By Matt Beam, research specialist

Many in the Rubenstein School may be wondering about the status of the Eco-MachineTM across the entryway from the solarium. For those new to the expression, "Eco-Machines" are assembled ecosystems designed to perform some sort of work. The Aiken Eco-Machine is converting wastewater into clean, safe water to recycle for toilet flushing. The wastewater is purified by growing a complex, self-designing ecosystem on the nutrients and energy in our waste — right in our front entrance! This Eco-Machine is not only a research system and a Vermont Agency of Natural Resources pilot project as the first ultraviolet sterilized water recycling plant in the state, but also a powerful statement about environmental stewardship by the Rubenstein School.

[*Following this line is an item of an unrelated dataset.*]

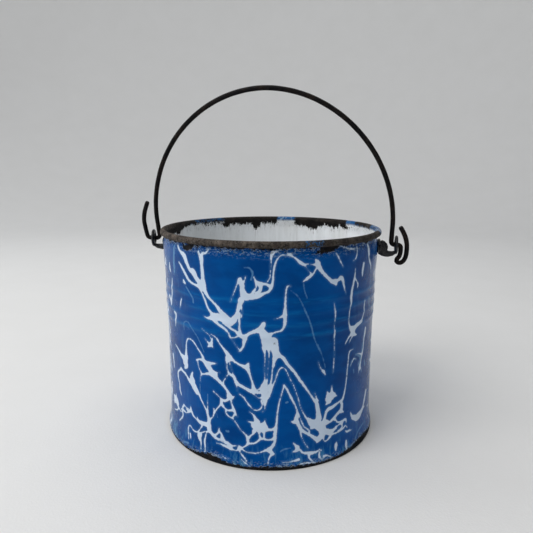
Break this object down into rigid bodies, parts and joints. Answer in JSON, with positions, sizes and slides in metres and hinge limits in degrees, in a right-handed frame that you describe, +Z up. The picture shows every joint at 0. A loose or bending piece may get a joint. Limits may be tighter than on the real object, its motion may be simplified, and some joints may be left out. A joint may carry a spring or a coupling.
{
  "type": "milk pail",
  "caption": "Straight-sided enamelled sheet-steel milk pail with swaged ribs, a wired rolled rim, riveted ears and a swinging wire bail hooked at both ends.",
  "frame": {"origin": "centre of the foot ring, on the surface the pail stands on", "axes": "+Z up, +X through the right ear along the bail's swing axis, -Y the side the bail leans to"},
  "size_m": [0.1742, 0.14, 0.213],
  "materials": {
    "wall_enamel": "gloss vitreous enamel, cobalt blue with white veins outside, off-white inside, chipped at rim and foot",
    "pan_enamel": "gloss vitreous enamel, chipped dark along the foot",
    "rim_iron": "plain drawn wire",
    "ear_enamel": "black enamel, worn",
    "rivet_enamel": "black enamel, worn",
    "bail_steel": "blackened wire with brown rust"
  },
  "bodies": {
    "pail": {"body_wall": "wall_enamel", "bottom_pan": "pan_enamel", "rim_wire": "rim_iron", "left_ear": "ear_enamel", "right_ear": "ear_enamel", "left_rivet_front": "rivet_enamel", "left_rivet_back": "rivet_enamel", "right_rivet_front": "rivet_enamel", "right_rivet_back": "rivet_enamel"},
    "bail": {"bail_wire": "bail_steel"}
  },
  "joints": [
    {"name": "bail_swing", "type": "hinge", "parent": "pail", "child": "bail", "pos_m": [0, 0, 0.1203], "axis": [1, 0, 0], "range_deg": [-147, 119]}
  ]
}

Treating our waste in such a visible way and not simply pushing it out-of-mind and down-the-drain sends a message about environmental responsibility and justice. It turns the Aiken Center into a living building, with a metabolism, that tells a story about partnering with nature for mutual benefit. It teaches about ecosystem services and how we fit into the larger picture. Investing in an Eco-Machine shows that as a community, we understand the importance of developing and refining technologies that strengthen our natural resources base while sustaining human communities. It is these ideas that I believe hold the most promise for us to adapt to a changing world and to improve our relationship with the larger environment.


Eco-Machine status update
Currently, we are in the commissioning and ramp-up phase of the Eco-Machine treatment and recycling system. This involves running the system and locating and fixing any problems before reusing the purified water.

Increasing amounts of wastewater have been introduced to the system in the past three months, as we have continually seeded the system with life. Seeding involves going into the field with mason jars, buckets, and turkey basters and taking water and sediment samples from diverse aquatic ecosystems. We add these samples to the Eco-Machine tanks which then self-organize to create novel ecosystems. So, by gradually increasing the amount of waste added to the system while continually inoculating with wild stock, we have been building up the communities that thrive on the waste in the water and thus increasing their capacity to consume waste in a process called "ramping-up."

During the ramp-up phase some issues have been identified and most fixed, with a few that are in the process of being resolved. For instance, we had to tweak the controller's programing logic and play with the float levels in order to get the pumps outside in the septic tanks operating reliably. Some small alterations were made to the tanks in the eco-room to optimize water flow. Additionally, building residents may have noticed a sewer smell in the building. After some investigation, the odor was found to be coming from the sewer vents on the roof and not from the Eco-Machine room itself or the manholes in the sidewalk. In order to solve this issue, we are attaching charcoal filters to the vent pipes.

Parallel to ramping-up and testing the Eco-Machine, Assistant Professor Anthony McInnis and I have set up a water quality analysis lab to support the Eco-Machine and green roof as research and education tools. Once the lab is up and running, we will begin data collection and turn on the reuse portion of the treatment system.


Research update
The Eco-Machine is designed as a research tool. What you see in the Eco-Machine room is not one but three nearly identical treatment systems, or “treatment trains,” each made up of three large tanks, running parallel to each other. On top of this, each train is plumbed in such a way that the sequence of treatment cells can be changed. So, there is an experiment, and research questions, built into the system already: how do the different treatment sequences compare to each other in terms of water quality, air requirements, or ease of maintenance?

Although the physical structure of each train is the same, they vary quite a bit in light-availability. As a result, the plants and microfauna that have taken hold are slightly different in each tank. Because of this, it will be best to operate all trains in the same manner for a period of at least one year to generate baseline data. These data will enable us to establish a statistical relationship among the performance of the different treatment trains. For example, we may find that over the course of the whole year, train A removes 2% more nitrogen than train C on average. Once we have these relationships described, we are free to experimentally change the trains and can attribute changes outside the baseline range of variability to experimental changes.

During this period of baseline research, we can answer some basic questions about system performance, stability, and ability of the Eco-Machine to remove a variety of substances as compared to a standard treatment plant. We can also test experimental filters for things like phosphorus removal and biological disinfection. During the baseline period we can also experiment with many bench-scale systems to cheaply identify those promising areas of research that should be tested on the larger Eco-Machine in the future.